▸ **MATERIAL PROVIDED**
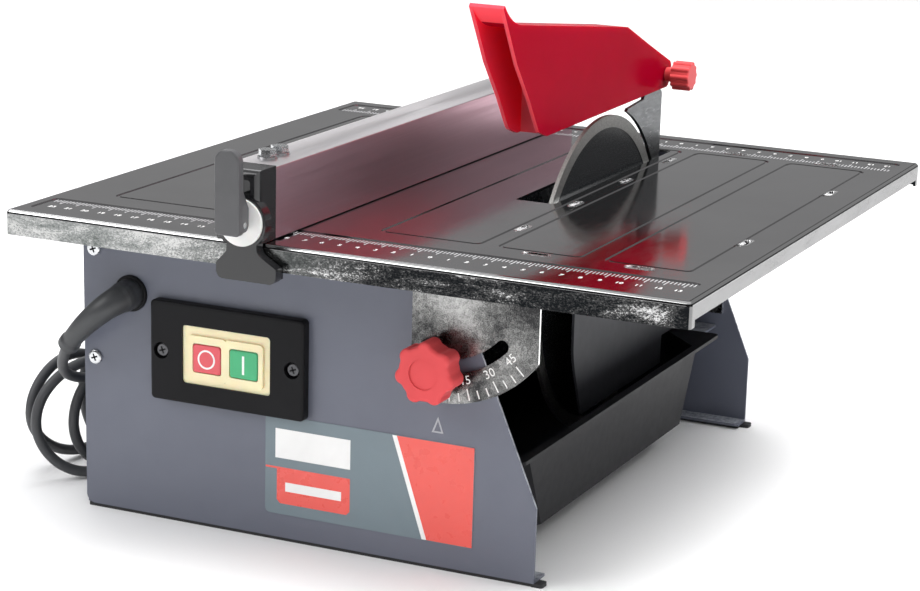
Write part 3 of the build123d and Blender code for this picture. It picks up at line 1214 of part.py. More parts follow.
with BuildPart() as plug:
    with BuildSketch(Plane.XZ.offset(-PLUG_REAR)):
        with Locations((PLUG_X, PLUG_Z)):
            Circle(5.5)
    with BuildSketch(Plane.XZ.offset(-PLUG_REAR - 20)):
        with Locations((PLUG_X, PLUG_Z)):
            Circle(9)
    loft()
    with BuildSketch(Plane.XZ.offset(-PLUG_REAR - 20)):
        with Locations((PLUG_X, PLUG_Z)):
            Circle(PLUG_R)
    extrude(amount=-24)
    fillet(plug.edges().filter_by(GeomType.CIRCLE).group_by(SortBy.RADIUS)[-1], radius=3)
plug.part.label = "plug"
export_step(plug.part, "parts/plug.step")

with BuildPart() as plug_pins:
    with BuildSketch(Plane.XZ.offset(-PLUG_REAR - 44)):
        with Locations((PLUG_X, PLUG_Z + 9.5), (PLUG_X, PLUG_Z - 9.5)):
            Circle(2.4)
    extrude(amount=-19)
    fillet(plug_pins.edges().group_by(Axis.Y)[-1], radius=1.5)
plug_pins.part.label = "plug_pins"
export_step(plug_pins.part, "parts/plug_pins.step")

# ================================================================ water tank
TANK_RIM = (-60.0, 92.5, -159.0, 133.0)
TANK_MOUTH = [(-57, -155), (82, -155), (90, -148), (90, 100), (63, 127), (-57, 127)]
TANK_BASE = [(-50, -132), (78, -132), (84, -114), (84, 94), (64, 116), (-50, 116)]
TANK_MOUTH_IN = [(-54.5, -152.5), (81, -152.5), (87.5, -147), (87.5, 99), (62, 124.5), (-54.5, 124.5)]
TANK_BASE_IN = [(-47.5, -129.5), (76.5, -129.5), (81.5, -113), (81.5, 93), (63, 113.5), (-47.5, 113.5)]

with BuildPart() as water_tank:
    with BuildSketch(Plane.XY.offset(TANK_LOW)):
        Polygon(*TANK_BASE, align=None)
    with BuildSketch(Plane.XY.offset(TANK_HIGH)):
        Polygon(*TANK_MOUTH, align=None)
    loft()
    with BuildSketch(Plane.XY.offset(TANK_HIGH - TANK_RIM_T)):
        with Locations(((TANK_RIM[0] + TANK_RIM[1]) / 2, (TANK_RIM[2] + TANK_RIM[3]) / 2)):
            RectangleRounded(TANK_RIM[1] - TANK_RIM[0], TANK_RIM[3] - TANK_RIM[2], 3)
    extrude(amount=TANK_RIM_T)
    with BuildSketch(Plane.XY.offset(TANK_LOW + TANK_WALL)):
        Polygon(*TANK_BASE_IN, align=None)
    with BuildSketch(Plane.XY.offset(TANK_HIGH)):
        Polygon(*TANK_MOUTH_IN, align=None)
    loft(mode=Mode.SUBTRACT)
water_tank.part.label = "water_tank"
export_step(water_tank.part, "parts/water_tank.step")
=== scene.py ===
"""Wet tile saw: looks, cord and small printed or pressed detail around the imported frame.

Same frame as the CAD, in metres: +X right, +Y away from the user, +Z up.
"""

from math import cos, pi, radians, sin

import bmesh
import bpy
from mathutils import Matrix, Vector


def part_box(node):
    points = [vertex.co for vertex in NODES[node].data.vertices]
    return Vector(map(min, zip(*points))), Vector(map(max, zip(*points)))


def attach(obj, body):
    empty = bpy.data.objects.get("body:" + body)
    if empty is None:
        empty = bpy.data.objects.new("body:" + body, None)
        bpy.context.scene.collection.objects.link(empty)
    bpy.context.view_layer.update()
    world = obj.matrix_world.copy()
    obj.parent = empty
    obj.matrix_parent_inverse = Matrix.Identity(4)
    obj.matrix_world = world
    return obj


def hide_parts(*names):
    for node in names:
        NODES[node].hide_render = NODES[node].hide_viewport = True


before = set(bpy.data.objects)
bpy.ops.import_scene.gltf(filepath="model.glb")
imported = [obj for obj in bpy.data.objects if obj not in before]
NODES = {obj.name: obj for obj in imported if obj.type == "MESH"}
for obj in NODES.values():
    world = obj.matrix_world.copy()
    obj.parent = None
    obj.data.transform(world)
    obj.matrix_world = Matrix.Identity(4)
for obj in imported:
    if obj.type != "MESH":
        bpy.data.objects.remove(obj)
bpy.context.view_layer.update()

MM = 0.001
TABLE_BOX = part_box("table_top")
BLADE_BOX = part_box("blade")
GUARD_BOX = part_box("blade_guard")

# ---------------------------------------------------------------- camera
# Angles are in radians. The camera was fitted to the corners of the table and the base, the figures on the
# rules and the blade.
AZIMUTH, ELEVATION, ROLL = 0.418649, 0.291918, 0.0312544
CAMERA_PLACE = (0.57580, -1.29388, 0.45791)
ahead = Vector((-sin(AZIMUTH) * cos(ELEVATION), cos(AZIMUTH) * cos(ELEVATION), -sin(ELEVATION)))
right = Vector((cos(AZIMUTH), sin(AZIMUTH), 0.0))
up = right.cross(ahead)
cam_x = right * cos(ROLL) + up * sin(ROLL)
cam_y = up * cos(ROLL) - right * sin(ROLL)
camera_data = bpy.data.cameras.new("photo_camera")
camera_data.sensor_width = 36.0
camera_data.lens = 100.82
camera_data.shift_x = -0.0288
camera_data.shift_y = 0.1316
camera_data.clip_start = 0.05
camera_data.clip_end = 60.0
camera = bpy.data.objects.new("photo_camera", camera_data)
axes = Matrix((cam_x, cam_y, -ahead)).transposed().to_4x4()
camera.matrix_world = Matrix.Translation(CAMERA_PLACE) @ axes
bpy.context.scene.collection.objects.link(camera)
bpy.context.scene.camera = camera
bpy.context.scene.view_settings.view_transform = "Standard"


# ---------------------------------------------------------------- light
def area_light(name, place, target, size, watts, mirrored=True):
    """Rectangular lamp aimed at a point. One that isn't mirrored leaves no patch in the polished metal."""
    data = bpy.data.lights.new(name, "AREA")
    data.shape = "RECTANGLE"
    data.size, data.size_y = size
    data.energy = watts
    lamp = bpy.data.objects.new(name, data)
    aim = Vector(target) - Vector(place)
    lamp.matrix_world = Matrix.Translation(place) @ aim.to_track_quat("-Z", "Y").to_matrix().to_4x4()
    lamp.visible_glossy = mirrored
    bpy.context.scene.collection.objects.link(lamp)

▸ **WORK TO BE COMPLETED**
Set down, without any change, only the lines from the line that holds "with BuildSketch(Plane.XY.offset(TANK_LOW +" through the line that holds "from mathutils import Matrix, Vector", both lines included.

▸ **CORRECT RESULT**
    with BuildSketch(Plane.XY.offset(TANK_LOW + TANK_WALL)):
        Polygon(*TANK_BASE_IN, align=None)
    with BuildSketch(Plane.XY.offset(TANK_HIGH)):
        Polygon(*TANK_MOUTH_IN, align=None)
    loft(mode=Mode.SUBTRACT)
water_tank.part.label = "water_tank"
export_step(water_tank.part, "parts/water_tank.step")
=== scene.py ===
"""Wet tile saw: looks, cord and small printed or pressed detail around the imported frame.

Same frame as the CAD, in metres: +X right, +Y away from the user, +Z up.
"""

from math import cos, pi, radians, sin

import bmesh
import bpy
from mathutils import Matrix, Vector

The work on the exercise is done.